The five other Supreme Court of Canada judges hearing the appeal – Chief Justice Beverly McLachlin, Madam Justice Rosalie Abella, Mr. Justice Thomas Cromwell, Madam Justice Andromache Karakatsanis and Mr. Justice Michael Moldaver – agreed.

Some notaries in Quebec “who received such requirements contacted the Chambre [des notaires du Québec] to raise concerns about their clients’ right to professional secrecy,” wrote Justices Wagner and Gascon. “The Chambre tried unsuccessfully to negotiate a compromise with the CRA on what should be done when requirements are issued to notaries.”

So the Chambre des notaires du Québec went to court and the Barreau du Québec joined in the action.

They had argued that “when a ‘requirement to provide documents or information’ is sent to a notary or a lawyer, there is a risk that the information or documents being sought will, unbeknownst to the legal adviser’s client, reveal particulars that are protected by the professional secrecy of notaries and lawyers, otherwise known as solicitor-client privilege.”

“The requirement scheme and the exception for accounting records do not provide adequate protection for the professional secrecy of notaries and lawyers,” the Supreme Court of Canada stated of the Income Tax Act.

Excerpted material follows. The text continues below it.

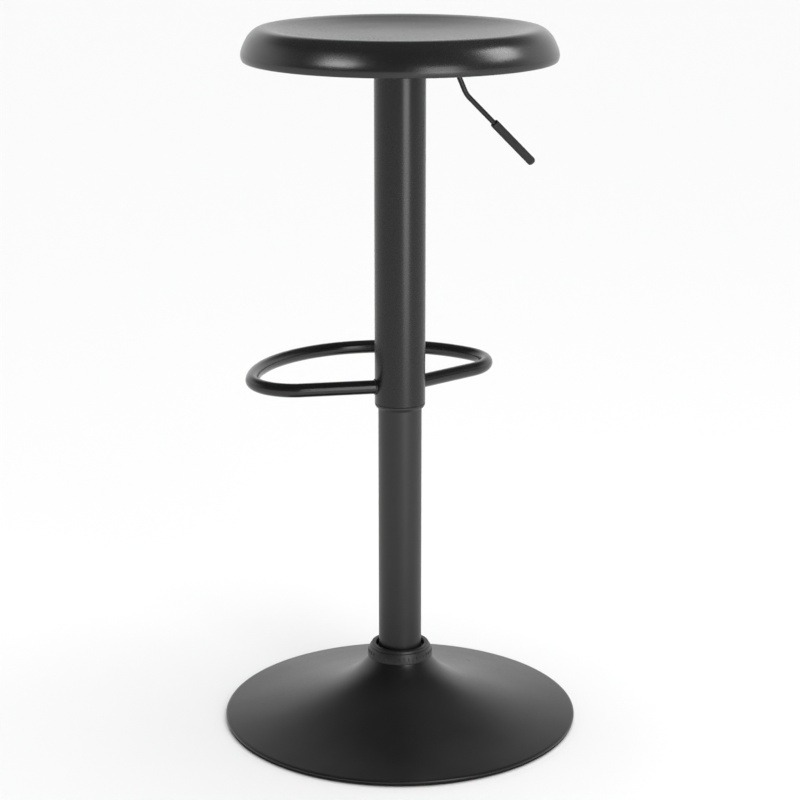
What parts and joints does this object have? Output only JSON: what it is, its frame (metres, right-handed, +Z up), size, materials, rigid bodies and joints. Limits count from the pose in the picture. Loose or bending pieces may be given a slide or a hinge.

“The procedure set out in the ITA  does not require that the client, who is the holder of the privilege, be informed of the requirement or of any proceeding brought by the CRA to obtain an order to provide information or documents,” Justices Gascon and Wagner wrote. “The procedure also places the entire burden of protecting the privilege on the notary or lawyer. Finally, the [Attorney General of Canada and CRA] have not established that it is absolutely necessary here to impair professional secrecy.”